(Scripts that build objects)

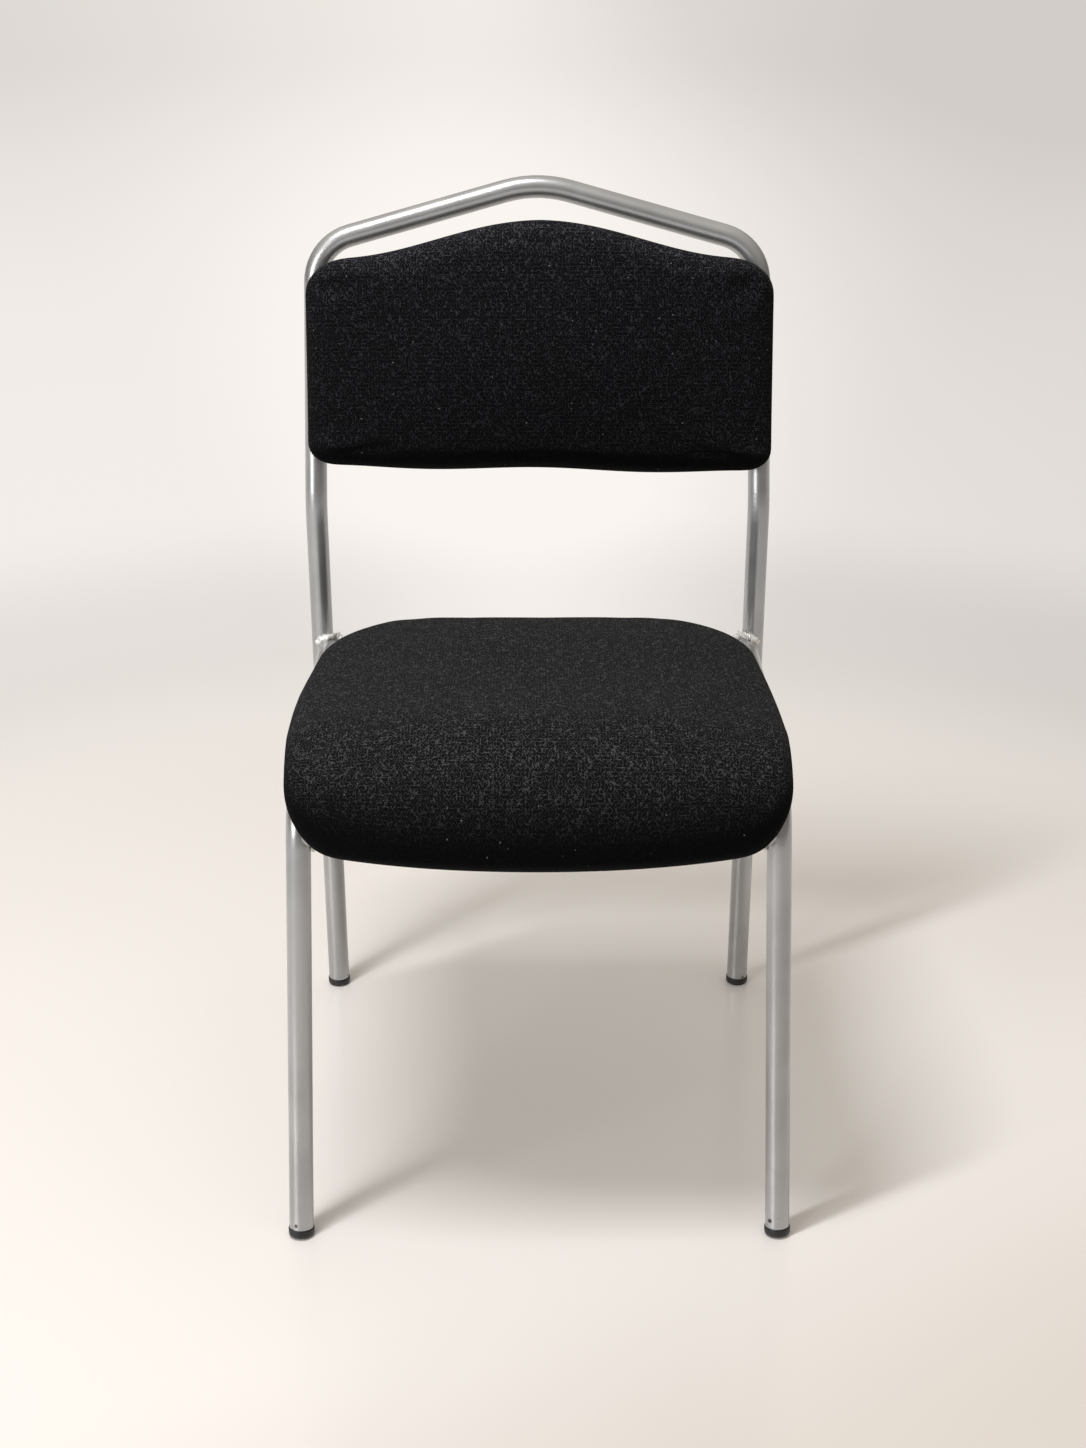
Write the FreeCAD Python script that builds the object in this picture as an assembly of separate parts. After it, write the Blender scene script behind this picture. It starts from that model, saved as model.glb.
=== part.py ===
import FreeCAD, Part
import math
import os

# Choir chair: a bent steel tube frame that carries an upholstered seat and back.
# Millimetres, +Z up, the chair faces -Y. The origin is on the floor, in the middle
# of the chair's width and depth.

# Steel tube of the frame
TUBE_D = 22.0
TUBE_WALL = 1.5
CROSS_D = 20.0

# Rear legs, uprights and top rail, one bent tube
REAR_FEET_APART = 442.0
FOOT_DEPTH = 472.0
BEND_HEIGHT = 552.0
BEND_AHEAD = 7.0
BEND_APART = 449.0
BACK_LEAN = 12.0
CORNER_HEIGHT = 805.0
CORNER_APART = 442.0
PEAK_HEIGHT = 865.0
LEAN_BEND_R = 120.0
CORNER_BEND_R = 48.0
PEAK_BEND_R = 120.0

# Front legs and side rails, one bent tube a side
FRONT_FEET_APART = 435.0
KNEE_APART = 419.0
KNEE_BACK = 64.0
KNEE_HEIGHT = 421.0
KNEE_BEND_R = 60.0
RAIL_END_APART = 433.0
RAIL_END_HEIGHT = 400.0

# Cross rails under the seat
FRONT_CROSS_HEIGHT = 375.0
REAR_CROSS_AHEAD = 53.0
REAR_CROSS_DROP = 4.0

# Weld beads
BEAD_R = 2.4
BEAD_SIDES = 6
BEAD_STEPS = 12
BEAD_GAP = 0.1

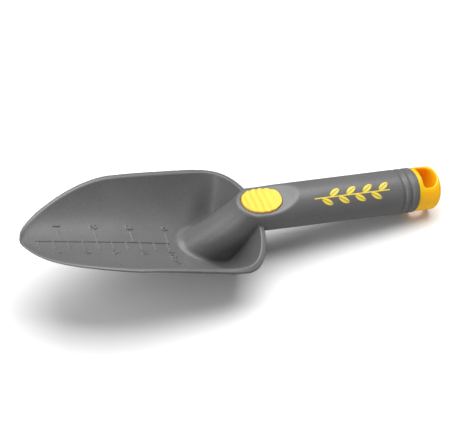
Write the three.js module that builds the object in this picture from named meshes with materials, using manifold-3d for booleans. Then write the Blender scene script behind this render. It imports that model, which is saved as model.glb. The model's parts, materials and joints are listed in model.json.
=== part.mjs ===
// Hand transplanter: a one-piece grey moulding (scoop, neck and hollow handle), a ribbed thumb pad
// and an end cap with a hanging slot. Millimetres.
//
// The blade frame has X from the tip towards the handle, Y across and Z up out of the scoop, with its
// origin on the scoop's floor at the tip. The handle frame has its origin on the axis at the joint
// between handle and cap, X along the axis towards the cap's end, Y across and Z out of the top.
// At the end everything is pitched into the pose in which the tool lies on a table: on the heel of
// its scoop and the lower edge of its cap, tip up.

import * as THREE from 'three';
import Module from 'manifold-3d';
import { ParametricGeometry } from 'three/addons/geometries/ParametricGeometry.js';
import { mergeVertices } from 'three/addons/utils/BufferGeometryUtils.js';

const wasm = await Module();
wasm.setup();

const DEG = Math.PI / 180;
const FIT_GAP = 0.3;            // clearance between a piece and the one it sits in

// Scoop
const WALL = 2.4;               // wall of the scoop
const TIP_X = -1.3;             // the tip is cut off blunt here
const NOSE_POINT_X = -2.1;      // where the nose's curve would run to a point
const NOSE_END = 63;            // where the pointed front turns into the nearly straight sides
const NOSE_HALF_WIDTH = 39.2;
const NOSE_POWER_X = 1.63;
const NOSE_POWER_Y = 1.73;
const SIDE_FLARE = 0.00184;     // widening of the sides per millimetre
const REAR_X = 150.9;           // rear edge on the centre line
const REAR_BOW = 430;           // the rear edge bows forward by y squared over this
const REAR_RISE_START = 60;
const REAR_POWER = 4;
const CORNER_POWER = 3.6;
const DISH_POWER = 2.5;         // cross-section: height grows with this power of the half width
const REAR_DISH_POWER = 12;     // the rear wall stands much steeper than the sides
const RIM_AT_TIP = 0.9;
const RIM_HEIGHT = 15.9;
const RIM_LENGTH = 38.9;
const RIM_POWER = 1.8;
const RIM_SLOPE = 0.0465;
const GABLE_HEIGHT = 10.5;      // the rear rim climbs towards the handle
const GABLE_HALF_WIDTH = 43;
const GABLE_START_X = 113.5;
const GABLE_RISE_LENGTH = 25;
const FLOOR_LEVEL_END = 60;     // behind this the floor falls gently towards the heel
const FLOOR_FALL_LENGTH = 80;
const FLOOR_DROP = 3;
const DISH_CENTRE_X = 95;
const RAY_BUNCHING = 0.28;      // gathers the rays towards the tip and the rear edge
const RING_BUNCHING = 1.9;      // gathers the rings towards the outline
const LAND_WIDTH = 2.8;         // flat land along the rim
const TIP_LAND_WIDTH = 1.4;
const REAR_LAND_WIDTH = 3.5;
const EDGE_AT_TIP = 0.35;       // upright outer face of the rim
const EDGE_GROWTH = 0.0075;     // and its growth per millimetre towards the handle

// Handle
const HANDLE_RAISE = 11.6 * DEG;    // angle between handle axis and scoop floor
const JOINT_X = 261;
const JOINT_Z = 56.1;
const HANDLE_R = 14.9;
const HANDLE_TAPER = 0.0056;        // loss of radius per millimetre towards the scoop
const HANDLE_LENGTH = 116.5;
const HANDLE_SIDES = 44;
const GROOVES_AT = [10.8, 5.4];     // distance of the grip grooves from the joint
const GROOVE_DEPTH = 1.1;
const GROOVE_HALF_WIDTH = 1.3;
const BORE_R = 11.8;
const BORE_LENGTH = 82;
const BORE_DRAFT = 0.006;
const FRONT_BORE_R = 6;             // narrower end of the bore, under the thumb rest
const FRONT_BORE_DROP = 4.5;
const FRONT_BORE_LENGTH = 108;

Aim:
Copy every line exactly. Leave nothing out.

Exercise output:
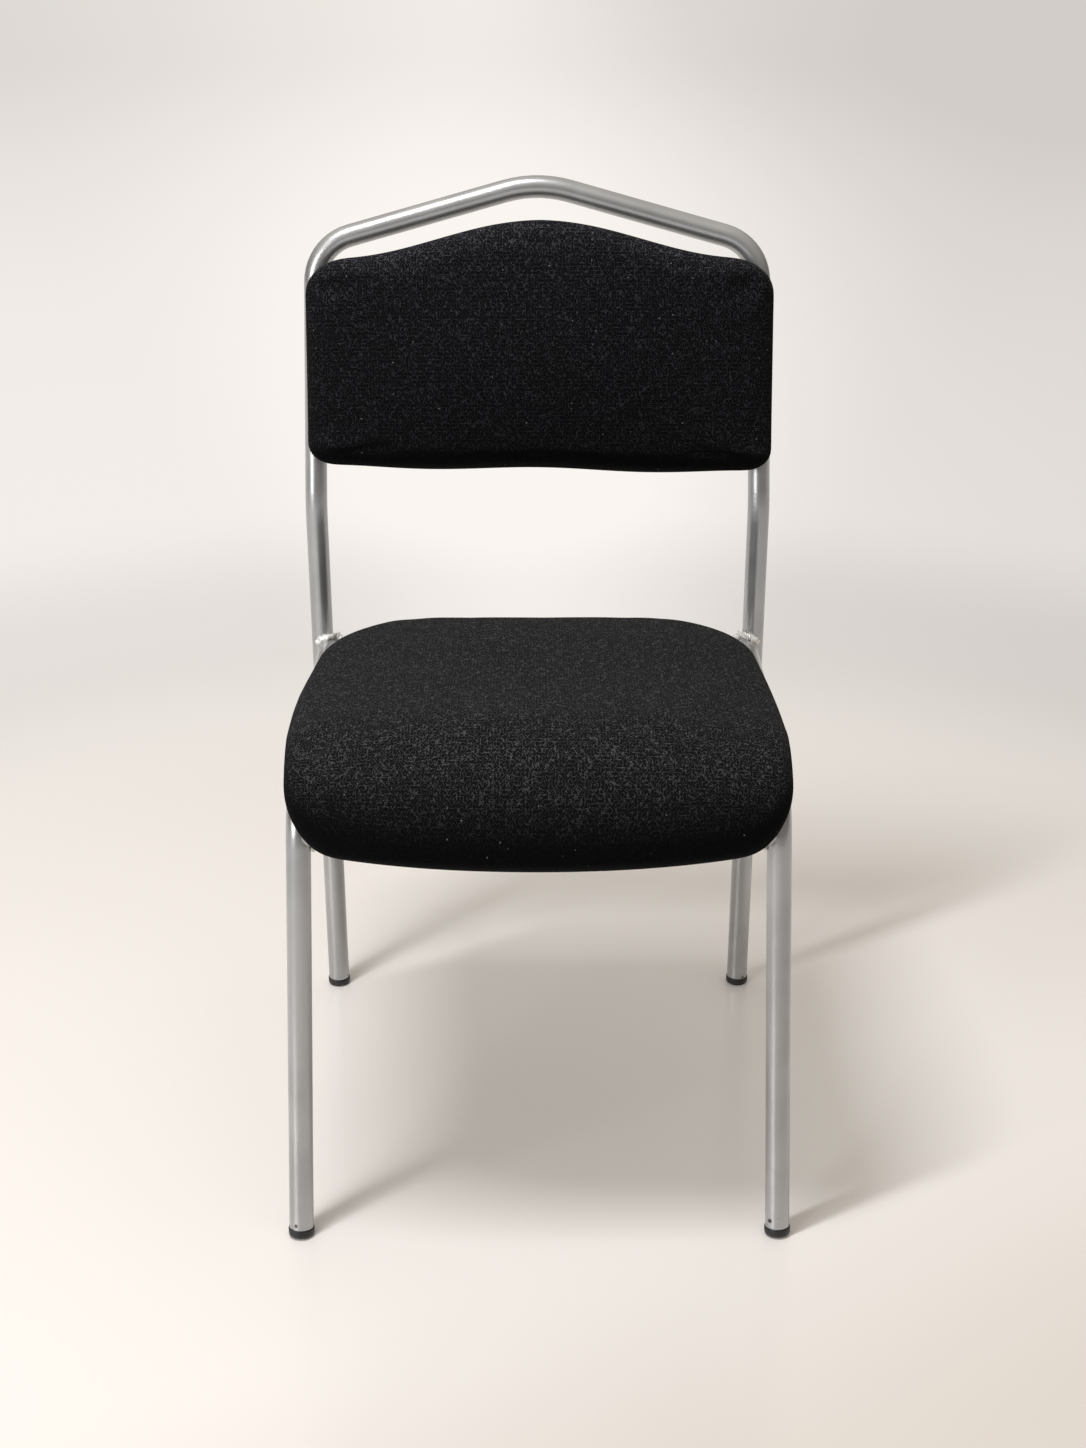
Write the FreeCAD Python script that builds the object in this picture as an assembly of separate parts. After it, write the Blender scene script behind this picture. It starts from that model, saved as model.glb.
=== part.py ===
import FreeCAD, Part
import math
import os

# Choir chair: a bent steel tube frame that carries an upholstered seat and back.
# Millimetres, +Z up, the chair faces -Y. The origin is on the floor, in the middle
# of the chair's width and depth.

# Steel tube of the frame
TUBE_D = 22.0
TUBE_WALL = 1.5
CROSS_D = 20.0

# Rear legs, uprights and top rail, one bent tube
REAR_FEET_APART = 442.0
FOOT_DEPTH = 472.0
BEND_HEIGHT = 552.0
BEND_AHEAD = 7.0
BEND_APART = 449.0
BACK_LEAN = 12.0
CORNER_HEIGHT = 805.0
CORNER_APART = 442.0
PEAK_HEIGHT = 865.0
LEAN_BEND_R = 120.0
CORNER_BEND_R = 48.0
PEAK_BEND_R = 120.0

# Front legs and side rails, one bent tube a side
FRONT_FEET_APART = 435.0
KNEE_APART = 419.0
KNEE_BACK = 64.0
KNEE_HEIGHT = 421.0
KNEE_BEND_R = 60.0
RAIL_END_APART = 433.0
RAIL_END_HEIGHT = 400.0

# Cross rails under the seat
FRONT_CROSS_HEIGHT = 375.0
REAR_CROSS_AHEAD = 53.0
REAR_CROSS_DROP = 4.0

# Weld beads
BEAD_R = 2.4
BEAD_SIDES = 6
BEAD_STEPS = 12
BEAD_GAP = 0.1

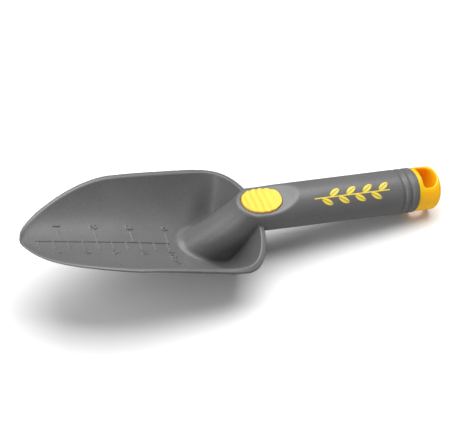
Write the three.js module that builds the object in this picture from named meshes with materials, using manifold-3d for booleans. Then write the Blender scene script behind this render. It imports that model, which is saved as model.glb. The model's parts, materials and joints are listed in model.json.
=== part.mjs ===
// Hand transplanter: a one-piece grey moulding (scoop, neck and hollow handle), a ribbed thumb pad
// and an end cap with a hanging slot. Millimetres.
//
// The blade frame has X from the tip towards the handle, Y across and Z up out of the scoop, with its
// origin on the scoop's floor at the tip. The handle frame has its origin on the axis at the joint
// between handle and cap, X along the axis towards the cap's end, Y across and Z out of the top.
// At the end everything is pitched into the pose in which the tool lies on a table: on the heel of
// its scoop and the lower edge of its cap, tip up.

import * as THREE from 'three';
import Module from 'manifold-3d';
import { ParametricGeometry } from 'three/addons/geometries/ParametricGeometry.js';
import { mergeVertices } from 'three/addons/utils/BufferGeometryUtils.js';

const wasm = await Module();
wasm.setup();

const DEG = Math.PI / 180;
const FIT_GAP = 0.3;            // clearance between a piece and the one it sits in

// Scoop
const WALL = 2.4;               // wall of the scoop
const TIP_X = -1.3;             // the tip is cut off blunt here
const NOSE_POINT_X = -2.1;      // where the nose's curve would run to a point
const NOSE_END = 63;            // where the pointed front turns into the nearly straight sides
const NOSE_HALF_WIDTH = 39.2;
const NOSE_POWER_X = 1.63;
const NOSE_POWER_Y = 1.73;
const SIDE_FLARE = 0.00184;     // widening of the sides per millimetre
const REAR_X = 150.9;           // rear edge on the centre line
const REAR_BOW = 430;           // the rear edge bows forward by y squared over this
const REAR_RISE_START = 60;
const REAR_POWER = 4;
const CORNER_POWER = 3.6;
const DISH_POWER = 2.5;         // cross-section: height grows with this power of the half width
const REAR_DISH_POWER = 12;     // the rear wall stands much steeper than the sides
const RIM_AT_TIP = 0.9;
const RIM_HEIGHT = 15.9;
const RIM_LENGTH = 38.9;
const RIM_POWER = 1.8;
const RIM_SLOPE = 0.0465;
const GABLE_HEIGHT = 10.5;      // the rear rim climbs towards the handle
const GABLE_HALF_WIDTH = 43;
const GABLE_START_X = 113.5;
const GABLE_RISE_LENGTH = 25;
const FLOOR_LEVEL_END = 60;     // behind this the floor falls gently towards the heel
const FLOOR_FALL_LENGTH = 80;
const FLOOR_DROP = 3;
const DISH_CENTRE_X = 95;
const RAY_BUNCHING = 0.28;      // gathers the rays towards the tip and the rear edge
const RING_BUNCHING = 1.9;      // gathers the rings towards the outline
const LAND_WIDTH = 2.8;         // flat land along the rim
const TIP_LAND_WIDTH = 1.4;
const REAR_LAND_WIDTH = 3.5;
const EDGE_AT_TIP = 0.35;       // upright outer face of the rim
const EDGE_GROWTH = 0.0075;     // and its growth per millimetre towards the handle

// Handle
const HANDLE_RAISE = 11.6 * DEG;    // angle between handle axis and scoop floor
const JOINT_X = 261;
const JOINT_Z = 56.1;
const HANDLE_R = 14.9;
const HANDLE_TAPER = 0.0056;        // loss of radius per millimetre towards the scoop
const HANDLE_LENGTH = 116.5;
const HANDLE_SIDES = 44;
const GROOVES_AT = [10.8, 5.4];     // distance of the grip grooves from the joint
const GROOVE_DEPTH = 1.1;
const GROOVE_HALF_WIDTH = 1.3;
const BORE_R = 11.8;
const BORE_LENGTH = 82;
const BORE_DRAFT = 0.006;
const FRONT_BORE_R = 6;             // narrower end of the bore, under the thumb rest
const FRONT_BORE_DROP = 4.5;
const FRONT_BORE_LENGTH = 108;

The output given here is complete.